I traguardi sono ben chiari, ma la strada per raggiungerli resta ancora lunga e tortuosa. Per il momento i ricercatori hanno abbozzato le “ricette” per produrre ossa, tendini e cartilagini. «Partiamo dalle cellule del paziente stesso, in particolare da staminali pluripotenti in grado di differenziarsi in diversi tipi di cellule adulte - dice Candrian. - Possiamo prelevarle per esempio dal tessuto grasso, mentre in futuro potremo usare anche quelle dei cordoni ombelicali donati. Altre volte, invece, usiamo i condrociti, ovvero le cellule progenitrici della cartilagine, prelevate direttamente dal setto nasale». Una volta isolate, le cellule vengono moltiplicate, quindi seminate e coltivate su una sorta di impalcatura 3D in vitro. In questo modo viene ricreato in laboratorio il tessuto, ma per il momento «non è ancora possibile far raggiungere alle cellule lo stesso grado di maturazione che hanno nel corpo del paziente» - ammette Candrian. C’è poi un’altra importante difficoltà da superare: «Per ora riusciamo a produrre solo tessuti piccoli, delle dimensioni di uno o due centimetri - spiega l’esperto - perché stiamo ancora studiando un sistema per rendere la vascolarizzazione funzionale già al momento dell’impianto: senza vasi che portino ossigeno e nutrimento a tutte le cellule, c’è il rischio che il tessuto muoia poco dopo il trapianto, vanificando così gli sforzi».
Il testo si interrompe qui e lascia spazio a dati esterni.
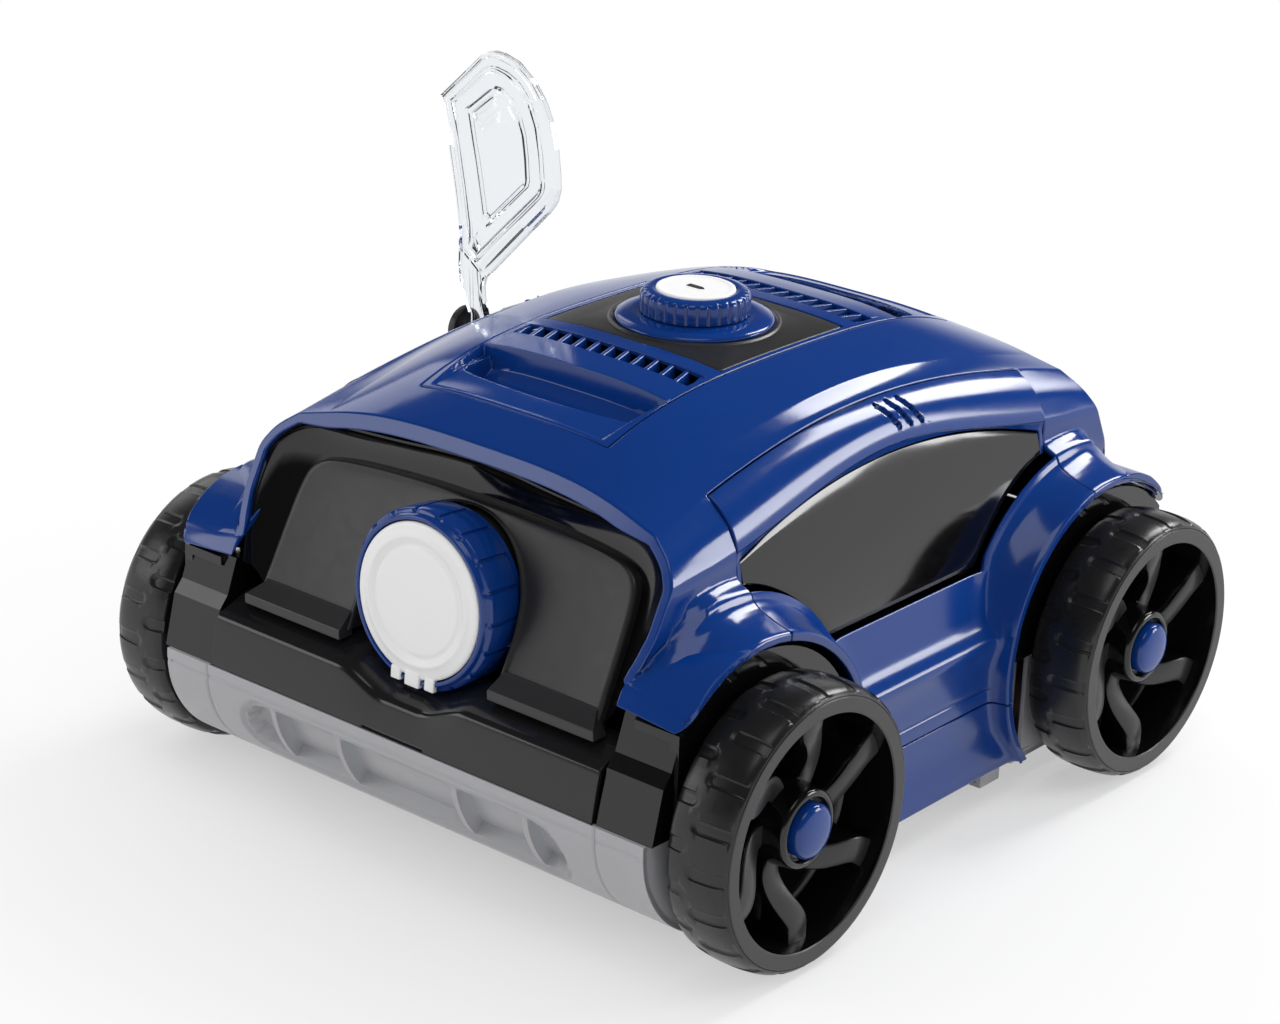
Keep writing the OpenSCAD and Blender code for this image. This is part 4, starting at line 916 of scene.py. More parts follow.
def build_bumpers(sizes):
    """Both bumpers, which dip below the nozzle in the middle."""
    outer = np.array([
        (-176.0, 102.2), (-180, 101.2), (-186, 99.0), (-192, 96.7), (-195.5, 95.4), (-197.0, 94.7),
        (-198.0, 93.9), (-198.7, 92.8), (-199.2, 91.2), (-199.9, 88), (-200.9, 83), (-201.8, 78),
        (-202.5, 74), (-202.9, 71.2), (-202.9, 70.5), (-202.5, 70.2), (-199.5, 70.2),
    ]) + [0.45, 0]
    inner = outer + np.array(
        [(0.4, -2.4)] * 5 + [(1.6, -2.2), (2.2, -1.6), (2.6, -1.0), (2.8, -0.6)] + [(2.9, -0.2)] * 6
        + [(2.4, 1.8), (0, 1.8)]
    )
    share = np.interp(outer[:, 1], [70, 78, 91], [0, 0.35, 1])
    xs = np.concatenate([np.linspace(-117.6, -44, 16), np.linspace(-41, 41, 55), np.linspace(44, 117.6, 16)])
    dips = 8.6 * (1 - smoothstep(10, 39, np.abs(xs)))

    def swept(profile):
        """The profile at every x, lower by that place's dip."""
        low = [profile - np.outer(dip * share, [0, 1]) for dip in dips]
        return np.array([[(x, y, z) for y, z in line] for x, line in zip(xs, low)])

    part = thick_sheet(swept(outer), swept(inner))
    for end, sy in (("front", 1), ("rear", -1)):
        make_piece(f"Bumper {end}", mirrored(part, 1, sy), "bumper", f"bumper_{end}", soft=0.5, angle=45)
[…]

Secondo Candrian «bisognerà attendere una decina di anni prima che queste tecniche di biostampa possano essere applicate sui pazienti per ricostruire parti intere di articolazioni». Al momento, però, è già possibile riparare piccoli difetti localizzati della cartilagine, come dimostra una sperimentazione in corso con l’Università di Basilea. «Ora i nostri pazienti vengono indirizzati lì - conclude Candrian - ma pensiamo che entro l’anno potranno essere sottoposti al trattamento anche qui in Ticino».